● Short exercise:
Each line containing the word "Write" should be found and copied.

- - -

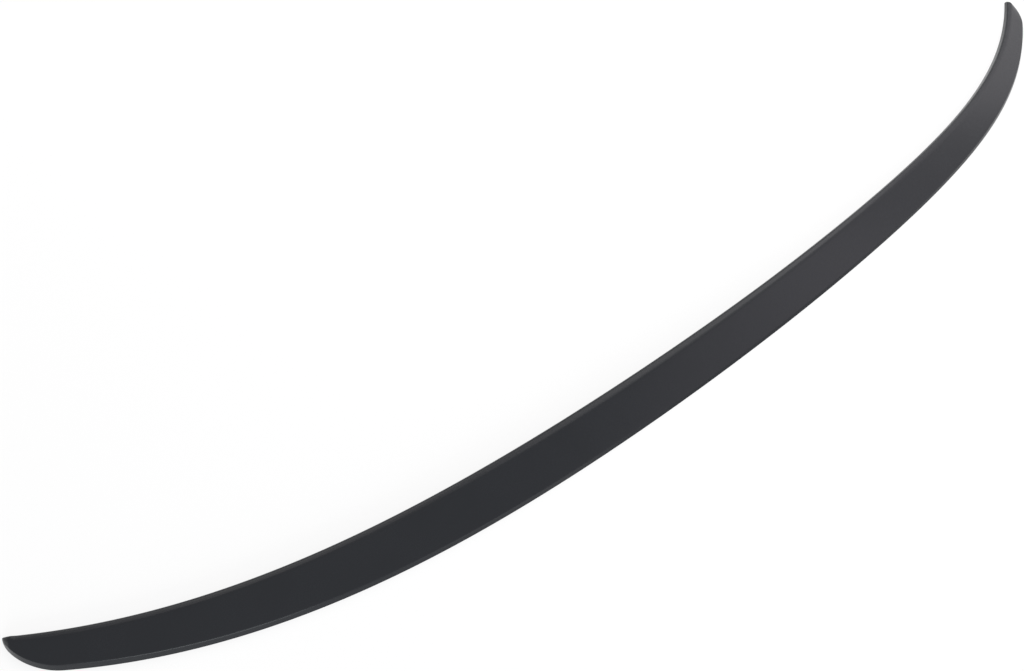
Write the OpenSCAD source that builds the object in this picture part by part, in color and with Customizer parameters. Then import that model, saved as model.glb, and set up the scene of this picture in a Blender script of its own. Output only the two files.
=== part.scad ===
// Boot-lid lip spoiler: one hollow moulding, stuck to the lid by the flat lands round its underside.
// X runs across the car, +Y to the front, +Z up. The lands lie in the plane z = 0.

/* [Plan] */
// Length across the lid, from tip to tip
span = 1256; // [1000:1:1400]
// Forward sweep of the gentle arc, from the middle to a tip
arc_sweep = 52; // [20:1:80]
// Further sweep that the corners add at a tip
corner_sweep = 56; // [10:1:80]
// How late the corners turn forward
corner_power = 5.4; // [4:0.1:7]
// Depth from the lip wall to the rear foot, in the middle
blade_depth = 39.5; // [34:0.5:60]
// Depth that the taper would leave at a tip
tip_depth = 20.5; // [18:0.5:32]
// How late the blade tapers
taper_power = 4.4; // [2.5:0.1:6]
// Length of the slanted cut that rounds the rear edge into a tip
end_cut = 31; // [20:0.5:60]
// Bulge of the end cut
cut_bulge = 1.9; // [1.4:0.1:3]
// Bluntness of the nose, where less is blunter
nose_blunt = 0.6; // [0.4:0.05:0.8]

/* [Section] */
// Height of the crest in the middle
crest_height = 16; // [13:0.5:26]
// Height of the crest at a tip
tip_height = 7; // [6.5:0.25:10]
// Width of the narrow band between the lip and the crest, in the middle
band_width = 6.5; // [4:0.25:9]
// Width of the band at a tip
tip_band_width = 4.5; // [2.5:0.25:5]
// Angle at which the band rises to the crest
band_rise = 15; // [5:0.5:22]
// Radius between the lip wall and the band
lip_radius = 4; // [2:0.1:6]
// Radius of the crest, between the band and the face
crest_radius = 5; // [3:0.5:10]
// Height of the rear rim in the middle
rim_height = 2.2; // [1.5:0.1:4]
// Height of the rear rim at a tip
tip_rim_height = 5; // [3.5:0.1:5.5]
// How far the rim slopes outward from its corner to the foot
rim_run = 0.8; // [0.4:0.1:3]
// Radius between the face and the rim
rim_radius = 1.3; // [0.5:0.1:2]
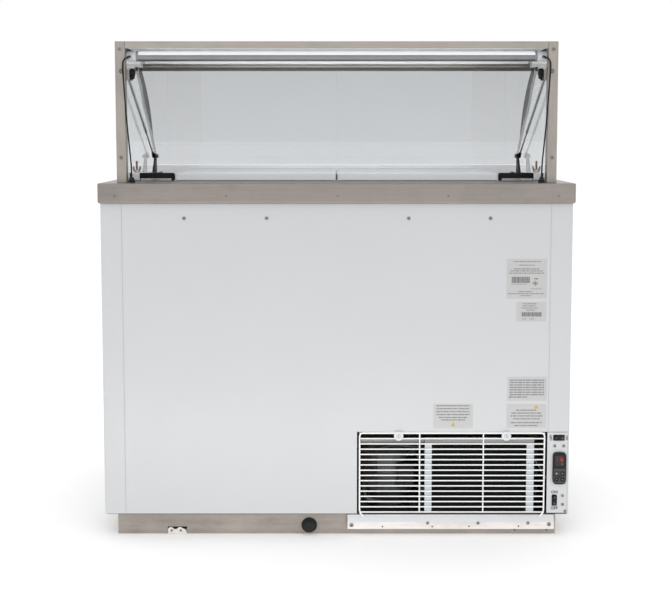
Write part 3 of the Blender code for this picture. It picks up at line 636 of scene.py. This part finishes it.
label("rating_plate", .4286, .5303, .6135, .7150,
      [(.16, .84, .93, .0017), (.30, .70, .84, .0017), (.18, .82, .745, .0022), (.08, .92, .695, .0020), (.06, .94, .64, .0020),
       (.12, .52, .365, .0014), (.68, .78, .50, .0030), (.60, .88, .245, .0013), (.28, .66, .175, .0017), (.03, .96, .125, .0017), (.34, .62, .075, .0017)])
label("serial_plate", .4544, .5298, .5554, .6055, [(.22, .68, .90, .0018), (.20, .66, .79, .0018), (.18, .74, .68, .0018), (.34, .62, .575, .0018), (.20, .34, .13, .0016), (.44, .62, .13, .0016)])
bars = bmesh.new()
for x, end, z0, z1 in ((.4415, .4860, .6535, .6690), (.4675, .5170, .5680, .5790)):
    k = 0
    while x < end:
        w = (.0009, .0015, .0009, .0021, .0012)[k % 5]
        add_box(bars, x, x + w, RY0 - .00030, RY0 - .00020, z0, z1)
        x += w + (.0008, .0006, .0010)[k % 3]
        k += 1
# plain lozenge beside the bars
for r0, r1 in ((.0080, .0062), (.0036, .0)):
    c = (.5010, .6525)
    o = [bars.verts.new((c[0] + r0 * dx, y, c[1] + r0 * .8 * dz)) for y in (RY0 - .00030, RY0 - .00022) for dx, dz in ((1, 0), (0, 1), (-1, 0), (0, -1))]
    if r1:
        i = [bars.verts.new((c[0] + r1 * dx, y, c[1] + r1 * .8 * dz)) for y in (RY0 - .00030, RY0 - .00022) for dx, dz in ((1, 0), (0, 1), (-1, 0), (0, -1))]
        for q in range(4):
            n = (q + 1) % 4
            for a, b, c2, d in ((o[q], o[n], i[n], i[q]), (o[q + 4], i[q + 4], i[n + 4], o[n + 4]), (o[q], o[q + 4], o[n + 4], o[n]), (i[q], i[n], i[n + 4], i[q + 4])):
                bars.faces.new((a, b, c2, d))
    else:
        bars.faces.new(o[:4])
        bars.faces.new(o[7:3:-1])
        for q in range(4):
            n = (q + 1) % 4
            bars.faces.new((o[q], o[q + 4], o[n + 4], o[n]))
bmesh.ops.recalc_face_normals(bars, faces=bars.faces[:])
put("serial_plate_bars", bars, "ink")
label("care_plate_upper", .4336, .5343, .3512, .4134, [(.06, .94, v, .0026) for v in (.86, .76, .66, .56, .46, .36, .26)] + [(.04, .52, .16, .0026)])
label("care_plate_lower", .4329, .5336, .2811, .3433, [(.24, .76, .74, .0024), (.12, .88, .62, .0024), (.10, .90, .50, .0024), (.16, .84, .38, .0024), (.10, .90, .22, .0024), (.20, .80, .10, .0024)],
      (.74, .88, .0055))
label("care_plate_left", .2462, .3469, .2803, .3436, [(.08, .92, v, .0024) for v in (.92, .80, .68, .56)] + [(.14, .86, .44, .0024), (.20, .80, .34, .0024)],
      (.50, .16, .0060))

# customer's side: kick screws and two corner screws for each panel
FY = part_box("front_panel")[1].y
screws("front_panel_screws", [((x, FY, z), YP) for x in (-.52, -.175, .175, .52) for z in (.085, .830)], .0042, .0020)
bm = bmesh.new()
add_box(bm, -.5746, -.5730, FY - .0004, FY + .00035, .0580, .8540)
add_box(bm, .5730, .5746, FY - .0004, FY + .00035, .0580, .8540)
put("front_seams", bm, "seam")

# =====================================================================================
# wire guard: welded round wires in place of the plain grid
# =====================================================================================
gx = [.0587, .2118, .3744, .5301]
gz = [.0628 + i * .01368 for i in range(16)]
bm = bmesh.new()
y1, y2 = -.3385, -.3414
R = .0019
for z in gz:
    add_tube(bm, [(gx[0] - .0004, y2, z), (gx[0] + .006, y2 - .0001, z), (.3, y2, z), (gx[3] + .0004, y2, z)], .0017, 10)
for x in gx[1:3]:
    add_tube(bm, [(x, y1, .0606), (x, y1, .12), (x, y1, .2700)], R, 10)
# outer hoop with round upper corners and feet that bend inwards and down
hoop = [(.0690, -.3372, .0495), (.0660, -.3380, .0530), (.0600, y1, .0600), (gx[0], y1, .0680)]
hoop += [(gx[0], y1, .0680 + (.2590 - .0680) * k / 6) for k in range(1, 7)]
for i in range(1, 6):
    t = radians(180 - 90 * i / 5)
    hoop.append((gx[0] + .0095 + .0095 * cos(t), y1, .2590 + .0095 * sin(t)))
hoop += [(gx[0] + .0095 + (gx[3] - gx[0] - .019) * k / 8, y1, .2685) for k in range(1, 8)]
for i in range(0, 6):
    t = radians(90 - 90 * i / 5)
    hoop.append((gx[3] - .0095 + .0095 * cos(t), y1, .2590 + .0095 * sin(t)))
hoop += [(gx[3], y1, .2590 - (.2590 - .0680) * k / 6) for k in range(1, 7)]
hoop += [(.5288, y1, .0600), (.5230, -.3380, .0530), (.5200, -.3372, .0495)]
add_tube(bm, hoop, .0021, 12)
guard = put("wire_guard_round", bm, "guard", sm=60)
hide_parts("wire_guard")

bm = bmesh.new()
for x in (.1580, .4320):
    add_lathe(bm, [(0, -.0004), (.0118, -.0004), (.0122, .0000), (.0118, .0012), (.0075, .0017), (0, .0018)], 28, facing((x, -.3431, .2614), YN))
put("guard_washers", bm, "collar", sm=50)
screws("guard_screws", [((x, -.3448, .2614), YN) for x in (.1580, .4320)], .0048, .0024, "rod")

# =====================================================================================
# condensing unit behind the guard
# =====================================================================================
lo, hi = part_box("condenser_coil")
bm = bmesh.new()
n = 100
for i in range(n):
    x = lo.x + .004 + (hi.x - lo.x - .008) * i / (n - 1)
    add_box(bm, x - .00028, x + .00028, lo.y + .0010, hi.y, lo.z + .002, hi.z - .002)
fins = put("condenser_fins", bm, "fin")
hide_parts("condenser_coil")
bm = bmesh.new()
for x in (lo.x + .0006, hi.x - .0026):
    add_box(bm, x, x + .0020, lo.y, hi.y, lo.z, hi.z)
put("condenser_end_plates", bm, "strip", bevel=.0005)
bm = bmesh.new()
for row in range(2):
    for k in range(7):
        z = lo.z + .014 + k * .0252
        add_tube(bm, [(lo.x - .001 + (hi.x - lo.x + .002) * j / 3, lo.y + .014 + row * .022, z) for j in range(4)], .0045, 10)
for side in (0, 1):
    xs = lo.x - .001 if side == 0 else hi.x + .001
    sg = -1 if side == 0 else 1
    for k in range(side, 6, 2):
        z = lo.z + .014 + k * .0252 + .0126
        for row in range(2):
            y = lo.y + .014 + row * .022
            pts = [(xs + sg * .0126 * sin(radians(a)) * .7, y, z - .0126 * cos(radians(a))) for a in range(0, 181, 22)]
            add_tube(bm, pts, .0045, 8)
put("condenser_tubes", bm, "blackmetal", sm=60)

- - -

● Solution to the problem:
Write the OpenSCAD source that builds the object in this picture part by part, in color and with Customizer parameters. Then import that model, saved as model.glb, and set up the scene of this picture in a Blender script of its own. Output only the two files.
Write part 3 of the Blender code for this picture. It picks up at line 636 of scene.py. This part finishes it.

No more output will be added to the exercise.